Control—finding ways to keep the operators of AI can maintain control over the AIs they create even if a given AI gets made wrong such that it tries to behave in harmful undesirable ways (out of alignment with operators). This involves things like technical methods of sandboxing new AIs, and thoroughly safety-testing them within the sandbox before deploying them. Once deployed, it involves making sure you retain the ability to shut them off if something goes wrong, making sure the model’s weights don’t get exfiltrated by outside actors or by the model itself. Having good cybersecurity, employee screening, and internal infosec practices so that hackers/spies can’t steal your model weights, design docs, and code.
A minor nitpick:
Sociotechnical system/s (STS) A system in which agents (traditionally, people) interact with objects (including technologies) to achieve aims and fulfill purposes
Not sure if objects is the right word here, or rather, not sure if that word alone is sufficient. Maybe objects and information/ideas/concepts? Much of the work I’ve been doing recently is observing what potential risks might arise from AI systems capable of rapidly integrating technical information from a large set of sources. This is not exactly making new discoveries, but just putting disparate pieces of information together in such a way as to create a novel recipe for technology. In general, this is a wonderful ability. In the specific case of weapons of mass destruction, it’s a dangerous ability.
Nested STS / Human STS
Yes, historically, all STS have been human STS. But novel AI agents could, in addition to integrating into and interacting with human STS, form their own entirely independent STS. A sufficiently powerful amoral AGI would see human STS as useless if it could make its own that served its needs better. Such a scenario would likely turn out quite badly for humans. This is the concept of “the AI doesn’t hate you, it’s just that humans and their ecosphere are made of atoms that the AI has preferred uses for.”
This doesn’t contradict your ideas, just suggests an expansion of possible avenues of risk which should be guarded against. Self-replicating AI systems in outer space or burrowed into the crust of the earth, or roaming the ocean seabeds will likely be quite dangerous to humanity sooner or later even if they have no interaction with our STS in the short term.
I like your effort to think holistically about the sociotechnical systems we are embedded in and the impacts we should expect AI to have on those systems.
I have a couple of minor critiques of the way you are breaking things down that I think could be improved.
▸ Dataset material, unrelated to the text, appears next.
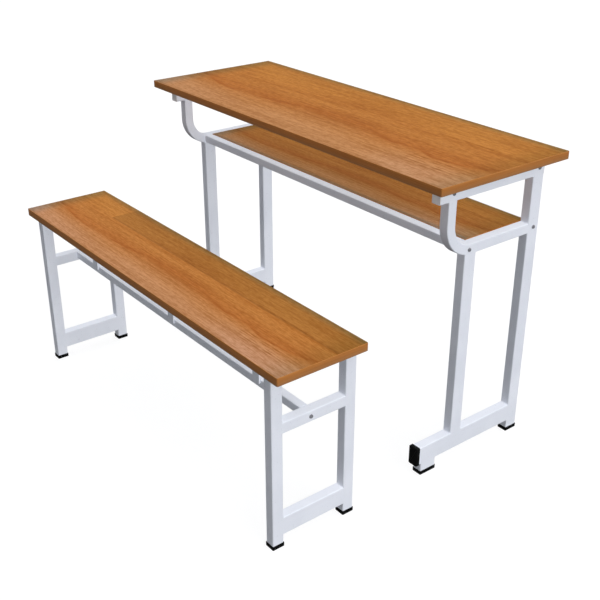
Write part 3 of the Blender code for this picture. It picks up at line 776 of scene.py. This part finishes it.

First, a meta thing. The general pattern of being a bit to black & white about described very complicated sets of things. This is nice because it makes it easier to reason about complicated situations, but it risks over simplifying and leading to seeming strong conclusions which don’t actually follow from the true reality. The devil is in the details, as they say.
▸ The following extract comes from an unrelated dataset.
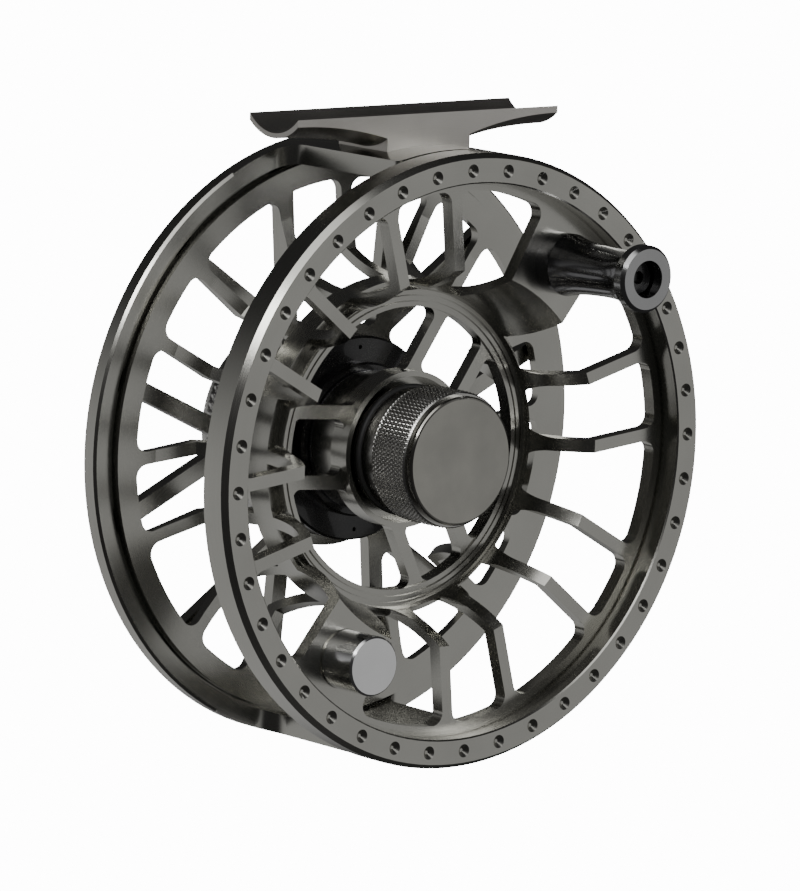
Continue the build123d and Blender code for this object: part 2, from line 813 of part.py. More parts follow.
with BuildPart() as frame:
    # Two bridges, cut from a tube by their outline seen from above
    tube(frame_ring_inner, reel_radius, bridge_front, frame_plate_front)
    with BuildSketch(Plane.XY) as outline:
        with Locations((0, (bridge_front + frame_back) / 2)):
            Rectangle(2 * bridge_half_width, frame_back - bridge_front)
        with Locations((0, (frame_ring_front + frame_back) / 2)):
            Rectangle(4 * bridge_half_width, frame_back - frame_ring_front)
        corners = outline.vertices()
        crotches = corners.filter_by(
            lambda v: abs(v.Y - frame_ring_front) < 0.01 and abs(abs(v.X) - bridge_half_width) < 0.01
        )
        fillet(crotches, bridge_flare)
        fillet(outline.vertices().group_by(Axis.Y)[0], bridge_front_corner)
    extrude(outline.sketch, amount=2 * reel_radius, both=True, mode=Mode.INTERSECT)

    # Rear ring and the plate that the back spokes are cut from
    turn([
        (frame_ring_inner, frame_ring_front),
        (reel_radius - frame_chamfer, frame_ring_front),
        (reel_radius, frame_ring_front + frame_chamfer),
        (reel_radius, frame_back - frame_chamfer),
        (reel_radius - frame_chamfer, frame_back),
        (frame_ring_inner, frame_back),
    ])
    tube(spindle_radius + seat_clearance, frame_ring_inner + frame_chamfer, frame_plate_front, frame_back)
    with BuildSketch(across(frame_back)) as back_openings:
        Circle(back_window_radius)
        Circle(frame_hub_radius, mode=Mode.SUBTRACT)
        for vee in range(vee_count):
            for side in (-1, 1):
                leg = Vector(
                    back_window_radius * cos(radians(vee_ring_angle)) - vee_apex,
                    side * back_window_radius * sin(radians(vee_ring_angle)),
                )
                leave_bar((vee_apex, 0), Vector(vee_apex, 0) + leg * 2, vee_width, vee * 360 / vee_count)
        with PolarLocations(vee_apex, vee_count):
            Circle(vee_width / 2, mode=Mode.SUBTRACT)
        fillet(corners_at(back_openings, back_window_radius), vee_corner)
        fillet(corners_at(back_openings, frame_hub_radius), vee_corner)
        lean = atan2(leg.Y, leg.X)
        fillet(corners_at(back_openings, vee_apex + vee_width / 2 / sin(lean)), vee_corner)
    extrude(back_openings.sketch, amount=back_plate_thickness, mode=Mode.SUBTRACT)

    # Holes in the hub disc
    for place in pin_places:
        tube(0, pin_radius + running_clearance, frame_plate_front, frame_back, place, mode=Mode.SUBTRACT)
    for place in screw_places:
        tube(0, housing_screw_radius + seat_clearance, frame_plate_front,
             frame_plate_front + housing_screw_reach + end_float, place, mode=Mode.SUBTRACT)

    # Counterbored holes for the foot's screws, from inside the top bridge
    for place in foot_screw_places:
        with Locations(Plane(origin=(place[0], place[1], frame_ring_inner), z_dir=(0, 0, 1))):
            Cylinder(foot_screw_radius + seat_clearance, 2 * rim_wall, mode=Mode.SUBTRACT)
            Cylinder(foot_head_radius + seat_clearance, 2 * foot_head_length, mode=Mode.SUBTRACT)

frame.part.label = "frame"
export_step(frame.part.moved(to_foot), "parts/frame.step")


# ---------------------------------------------------------------- foot

trough_axis = Axis((0, foot_middle, trough_height), (1, 0, 0))
half_foot = foot_length / 2
half_stem = stem_length / 2

with BuildPart() as foot:
    # Wings: turned about the rod's line, thin at the tips, then cut to the foot's width
    trough_middle = Plane(origin=(0, foot_middle, trough_height), x_dir=(1, 0, 0), z_dir=(0, -1, 0))
    with BuildSketch(trough_middle) as wings:
        with BuildLine():
            root = -(trough_radius + wing_root)
            tip = -(trough_radius + wing_tip)
            left = Spline((-half_foot, tip), (-half_stem, root), tangents=((1, 0), (1, -0.25)))
            right = Spline((half_stem, root), (half_foot, tip), tangents=((1, 0.25), (1, 0)))
            Polyline(left @ 1, right @ 0)
            Polyline(left @ 0, (-half_foot, -trough_radius), (half_foot, -trough_radius), right @ 1)
        make_face()
    revolve(wings.sketch, axis=trough_axis)
    with Locations((0, foot_middle, trough_height)):
        Box(foot_length, foot_width, 4 * trough_radius,
            align=(Align.CENTER, Align.CENTER, Align.MAX), mode=Mode.INTERSECT)

    # Stem, seated on the top bridge
    with Locations((0, foot_middle, frame_ring_inner)):
        Box(stem_length, foot_width, trough_height - trough_radius - frame_ring_inner + wing_root / 2,
            align=(Align.CENTER, Align.CENTER, Align.MIN))
    with BuildSketch(Plane(origin=(-foot_length, foot_middle, trough_height), z_dir=(1, 0, 0))) as trough:
        Circle(trough_radius)
    extrude(trough.sketch, amount=2 * foot_length, mode=Mode.SUBTRACT)
    tube(0, reel_radius, 0, frame_back, mode=Mode.SUBTRACT)
    for place in foot_screw_places:
        with Locations(Plane(origin=(place[0], place[1], frame_ring_inner), z_dir=(0, 0, 1))):
            Cylinder(foot_screw_radius + seat_clearance, 2 * (foot_screw_reach + end_float),
                     mode=Mode.SUBTRACT)

foot.part.label = "foot"
export_step(foot.part.moved(to_foot), "parts/foot.step")

with BuildPart() as foot_screws:
    head_top = frame_ring_inner + foot_head_length
    for place in foot_screw_places:
        with Locations((place[0], place[1], head_top)):
            Cylinder(foot_head_radius, foot_head_length, align=(Align.CENTER, Align.CENTER, Align.MAX))
            Cylinder(foot_screw_radius, foot_screw_reach - foot_head_length,
                     align=(Align.CENTER, Align.CENTER, Align.MIN))
        with Locations((place[0], place[1], frame_ring_inner)):
            Cylinder(driver_radius, driver_depth, align=(Align.CENTER, Align.CENTER, Align.MIN),
                     mode=Mode.SUBTRACT)

foot_screws.part.label = "foot_screws"
export_step(foot_screws.part.moved(to_foot), "parts/foot_screws.step")


# ---------------------------------------------------------------- drag housing

with BuildPart() as drag_housing:
    tube(0, housing_radius, cup_front, frame_plate_front)
    tube(0, housing_bore, cup_front, cup_floor, mode=Mode.SUBTRACT)
    tube(0, spindle_flange_radius + end_float, cup_floor, frame_plate_front, mode=Mode.SUBTRACT)
    for place in pin_places:
        tube(0, pin_radius + running_clearance, cup_floor, frame_plate_front, place, mode=Mode.SUBTRACT)
    for place in screw_places:
        tube(0, housing_screw_radius + seat_clearance, cup_front, frame_plate_front, place,
             mode=Mode.SUBTRACT)

drag_housing.part.label = "drag_housing"
export_step(drag_housing.part.moved(to_foot), "parts/drag_housing.step")

plunger_place = station(click_circle, 90)

with BuildPart() as housing_cover:
    turn([
        (sleeve_radius + end_float, cover_front),
        (cover_radius - cover_bevel, cover_front),
        (cover_radius, cover_front + cover_bevel),
        (cover_radius, housing_front),
        (housing_radius - cover_bevel, housing_front),
        (housing_radius, housing_front + cover_bevel),
        (housing_radius, cup_front),
        (seal_radius, cup_front),
        (seal_radius, cover_front + cover_lip),
        (sleeve_radius + end_float, cover_front + cover_lip),
    ])
    tube(0, plunger_radius + running_clearance, cover_front, cover_front + plunger_pocket,
         plunger_place, mode=Mode.SUBTRACT)
    for place in screw_places:
        tube(0, housing_screw_radius + seat_clearance, housing_front, cup_front, place,
             mode=Mode.SUBTRACT)
        tube(0, housing_head_radius + seat_clearance, housing_front, housing_front + housing_head_length,
             place, mode=Mode.SUBTRACT)

housing_cover.part.label = "housing_cover"
export_step(housing_cover.part.moved(to_foot), "parts/housing_cover.step")

with BuildPart() as housing_screws:
    for place in screw_places:
        tube(0, housing_head_radius, housing_front, housing_front + housing_head_length, place)
        tube(0, housing_screw_radius, housing_front + housing_head_length,
             frame_plate_front + housing_screw_reach, place)
        tube(0, housing_screw_radius / 2, housing_front, housing_front + housing_head_length / 2, place,
             mode=Mode.SUBTRACT)

housing_screws.part.label = "housing_screws"
export_step(housing_screws.part.moved(to_foot), "parts/housing_screws.step")

with BuildPart() as shaft_seal:
    tube(sleeve_radius + running_clearance, seal_radius - seat_clearance,
         cover_front + cover_lip, cover_front + cover_lip + seal_length)

shaft_seal.part.label = "shaft_seal"
export_step(shaft_seal.part.moved(to_foot), "parts/shaft_seal.step")


# ---------------------------------------------------------------- one-way clutch

with BuildPart() as clutch_shell:
    tube(shell_inner, shell_outer, shell_front, shell_front + shell_length)

clutch_shell.part.label = "clutch_shell"
export_step(clutch_shell.part.moved(to_foot), "parts/clutch_shell.step")

with BuildPart() as clutch_rollers:
    roller_front = shell_front + (shell_length - roller_length) / 2
    for roller in range(roller_count):
        tube(0, roller_radius, roller_front, roller_front + roller_length,
             station(roller_circle, roller * 360 / roller_count))

clutch_rollers.part.label = "clutch_rollers"
export_step(clutch_rollers.part.moved(to_foot), "parts/clutch_rollers.step")


# ---------------------------------------------------------------- drag discs

with BuildPart() as front_friction_disc:
    tube(shell_outer + end_float, disc_radius, front_disc_front, front_disc_front + disc_thickness)

front_friction_disc.part.label = "front_friction_disc"
export_step(front_friction_disc.part.moved(to_foot), "parts/front_friction_disc.step")

with BuildPart() as rotor_disc:
    tube(shell_outer + seat_clearance, disc_radius, rotor_front, rotor_front + disc_thickness)

rotor_disc.part.label = "rotor_disc"
export_step(rotor_disc.part.moved(to_foot), "parts/rotor_disc.step")

with BuildPart() as rear_friction_disc:
    tube(shell_outer + end_float, disc_radius, rear_disc_front, rear_disc_front + disc_thickness)

rear_friction_disc.part.label = "rear_friction_disc"
export_step(rear_friction_disc.part.moved(to_foot), "parts/rear_friction_disc.step")

with BuildPart() as pressure_plate:
    tube(shell_outer + end_float, disc_radius, plate_front, plate_back)
    for place in pin_places:
        tube(0, pin_radius, plate_back, thrust_front, place)

pressure_plate.part.label = "pressure_plate"
export_step(pressure_plate.part.moved(to_foot), "parts/pressure_plate.step")


# ---------------------------------------------------------------- drag adjuster

with BuildPart() as thrust_ring:
    tube(spindle_radius + running_clearance, thrust_radius, thrust_front, thrust_back)

thrust_ring.part.label = "thrust_ring"
export_step(thrust_ring.part.moved(to_foot), "parts/thrust_ring.step")

with BuildPart() as drag_springs:
    disc_springs(spindle_radius + spring_inner_gap, spring_outer, spring_gauge,
                 thrust_back, thrust_back + spring_length, spring_count)

drag_springs.part.label = "drag_springs"
export_step(drag_springs.part.moved(to_foot), "parts/drag_springs.step")

with BuildPart() as adjuster_nut:
    with BuildSketch(across(nut_front)) as hexagon:
        RegularPolygon(nut_hex_radius, 6)
    extrude(hexagon.sketch, amount=-nut_length)
    tube(0, spindle_radius + running_clearance, nut_front, nut_front + nut_length, mode=Mode.SUBTRACT)

adjuster_nut.part.label = "adjuster_nut"
export_step(adjuster_nut.part.moved(to_foot), "parts/adjuster_nut.step")

with BuildPart() as drag_knob:
    turn([
        (knob_radius - knob_wall, knob_front),
        (knob_radius - knob_chamfer / 2, knob_front),
        (knob_radius, knob_front + knob_chamfer / 2),
        (knob_radius, knob_back - knob_chamfer),
        (knob_radius - knob_chamfer, knob_back),
        (0, knob_back),
        (0, knob_floor),
        (knob_radius - knob_wall, knob_floor),
    ])
    tube(0, nut_hex_radius + knob_boss_wall, knob_floor - knob_boss_length, knob_floor)
    with BuildSketch(across(knob_floor)) as socket:
        RegularPolygon(nut_hex_radius + running_clearance, 6)
    extrude(socket.sketch, amount=knob_boss_length, mode=Mode.SUBTRACT)
    tube(0, knob_screw_radius + running_clearance, knob_floor, knob_back, mode=Mode.SUBTRACT)
    tube(0, knob_head_radius + running_clearance, knob_back - knob_head_length, knob_back,
         mode=Mode.SUBTRACT)

drag_knob.part.label = "drag_knob"
export_step(drag_knob.part.moved(to_foot), "parts/drag_knob.step")

with BuildPart() as knob_screw:
    tube(0, knob_head_radius, knob_back - knob_head_length + end_float, knob_back)
    tube(0, knob_screw_radius, knob_floor - knob_screw_length + end_float,
         knob_back - knob_head_length + end_float)
    tube(0, driver_radius, knob_back - driver_depth, knob_back, mode=Mode.SUBTRACT)

knob_screw.part.label = "knob_screw"
export_step(knob_screw.part.moved(to_foot), "parts/knob_screw.step")


# ---------------------------------------------------------------- click

with BuildPart() as click_plunger:
    tip = click_ring_back - plunger_tip_reach
    shoulder = cover_front + plunger_tip_radius / 2
    turn([
        (0, tip),
        (plunger_tip_radius / 2, tip),
        (plunger_tip_radius, shoulder - plunger_tip_radius / 2),
        (plunger_radius, shoulder),
        (plunger_radius, shoulder + plunger_length),
        (0, shoulder + plunger_length),
    ], plunger_place)

click_plunger.part.label = "click_plunger"
export_step(click_plunger.part.moved(to_foot), "parts/click_plunger.step")

with BuildPart() as click_spring:
    disc_springs(click_spring_inner, click_spring_outer, click_spring_gauge,
                 shoulder + plunger_length, cover_front + plunger_pocket, click_spring_count,
                 plunger_place)

click_spring.part.label = "click_spring"
export_step(click_spring.part.moved(to_foot), "parts/click_spring.step")
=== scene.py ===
# %% [markdown]
# # A large-arbor fly reel
#
# The reel is machined from bar and anodised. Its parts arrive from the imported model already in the
# right place, in metres, with X along the reel foot, Y running back along the spindle and Z up. This
# notebook gives them their finishes, cuts the two knurls that grip the fingers, and lights the result.

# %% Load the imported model
import math

import bpy
import numpy as np
from mathutils import Matrix, Vector


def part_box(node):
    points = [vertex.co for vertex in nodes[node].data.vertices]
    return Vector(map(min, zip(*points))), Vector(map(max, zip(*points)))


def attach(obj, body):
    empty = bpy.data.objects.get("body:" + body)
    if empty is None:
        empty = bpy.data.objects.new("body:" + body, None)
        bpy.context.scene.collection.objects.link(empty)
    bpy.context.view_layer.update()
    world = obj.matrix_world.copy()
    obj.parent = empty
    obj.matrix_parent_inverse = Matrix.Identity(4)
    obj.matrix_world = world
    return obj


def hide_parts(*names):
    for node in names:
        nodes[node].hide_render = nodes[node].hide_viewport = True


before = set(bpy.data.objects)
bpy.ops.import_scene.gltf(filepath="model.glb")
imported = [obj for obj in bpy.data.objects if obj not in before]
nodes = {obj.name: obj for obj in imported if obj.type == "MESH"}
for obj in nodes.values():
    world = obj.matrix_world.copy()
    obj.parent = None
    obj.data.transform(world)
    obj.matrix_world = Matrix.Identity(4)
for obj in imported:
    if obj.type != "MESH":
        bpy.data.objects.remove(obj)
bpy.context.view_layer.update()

# %% [markdown]
# ## Where the spindle is
#
# Nearly every shape on a reel is turned about the spindle, so its middle line is the natural place to
# measure from. The spindle's own box gives it, and the palming rim's face gives the depth to start at.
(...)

I don’t think this fully describes the set of camps. I think that these are two of the camps, yes, but there are others.
My breakdown would be:
Governance—Using regulation to set up patterns of behavior where AI will be used and developed in safe rather than harmful ways. Forcing companies to internalize their externalities (e.g. risks to society). Preventing and enforcing human-misuse-of-AI scenarios. Attempting to regulate novel technologies which arise because of accelerated R&D as result of AI. Setting up preventative measures to detect and halt rogue AI or human-misused AI in the act of doing bad things before the worst consequences can come to pass. Preventing acceleration spirals of recursive self-improvement from proceeding so rapidly that humanity becomes intellectually eclipsed and looses control over its destiny.
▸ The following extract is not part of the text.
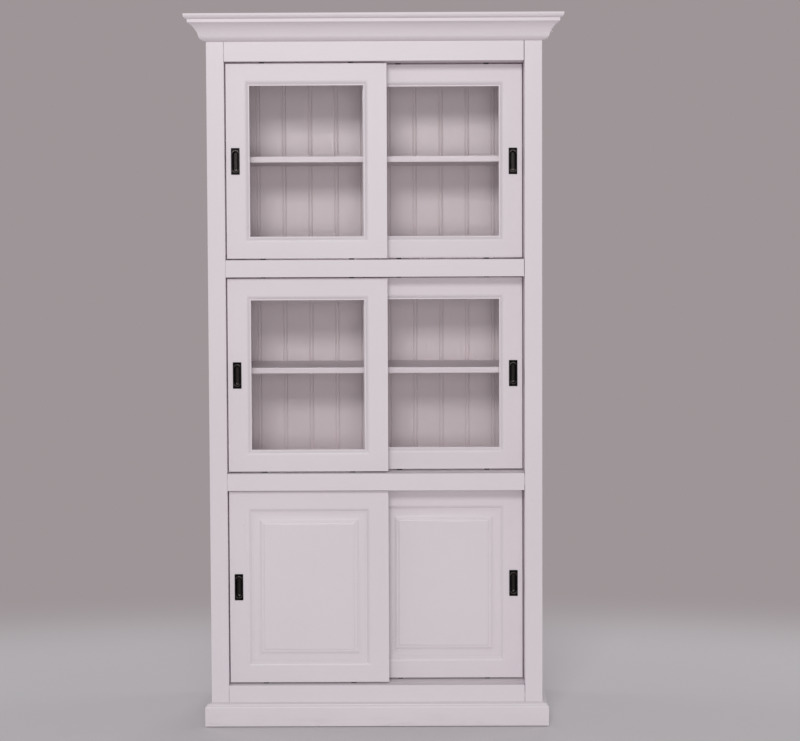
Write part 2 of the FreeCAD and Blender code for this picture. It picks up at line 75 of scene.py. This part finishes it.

Value alignment—getting the AIs to behave as much as possible in accordance with the values of humanity generally. Getting the AI to be moral / ethical / cautious about harming people or making irreversible changes with potentially large negative consequences. Ideally, if an AI were ‘given free reign’ to act in the world, we’d want it to act in ways which were win-win for itself and humanity, and no matter what to err on the side of not harming humanity.
Operator alignment—technical methods to get the AI to be obedient to the instructions of the operators. To make the AI behave in accordance with the intuitive spirit of their instructions (‘do what I mean’) rather than like an evil genie which follows only the letter of the law. Making the AI safe and intuitive to use. Avoiding unintended negative consequences.
Control—finding ways to keep the operators of AI can maintain control over the AIs they create even if a given AI gets made wrong such that it tries to behave in harmful undesirable ways (out of alignment with operators). This involves things like technical methods of sandboxing new AIs, and thoroughly safety-testing them within the sandbox before deploying them. Once deployed, it involves making sure you retain the ability to shut them off if something goes wrong, making sure the model’s weights don’t get exfiltrated by outside actors or by the model itself. Having good cybersecurity, employee screening, and internal infosec practices so that hackers/spies can’t steal your model weights, design docs, and code.
A minor nitpick:
Not sure if objects is the right word here, or rather, not sure if that word alone is sufficient. Maybe objects and information/ideas/concepts? Much of the work I’ve been doing recently is observing what potential risks might arise from AI systems capable of rapidly integrating technical information from a large set of sources. This is not exactly making new discoveries, but just putting disparate pieces of information together in such a way as to create a novel recipe for technology. In general, this is a wonderful ability. In the specific case of weapons of mass destruction, it’s a dangerous ability.
Nested STS / Human STS
Yes, historically, all STS have been human STS. But novel AI agents could, in addition to integrating into and interacting with human STS, form their own entirely independent STS. A sufficiently powerful amoral AGI would see human STS as useless if it could make its own that served its needs better. Such a scenario would likely turn out quite badly for humans. This is the concept of “the AI doesn’t hate you, it’s just that humans and their ecosphere are made of atoms that the AI has preferred uses for.”
This doesn’t contradict your ideas, just suggests an expansion of possible avenues of risk which should be guarded against. Self-replicating AI systems in outer space or burrowed into the crust of the earth, or roaming the ocean seabeds will likely be quite dangerous to humanity sooner or later even if they have no interaction with our STS in the short term.
Brilliant! Thanks for these insightful comments, Nathan. I’ll endeavour to address them in a follow-up post.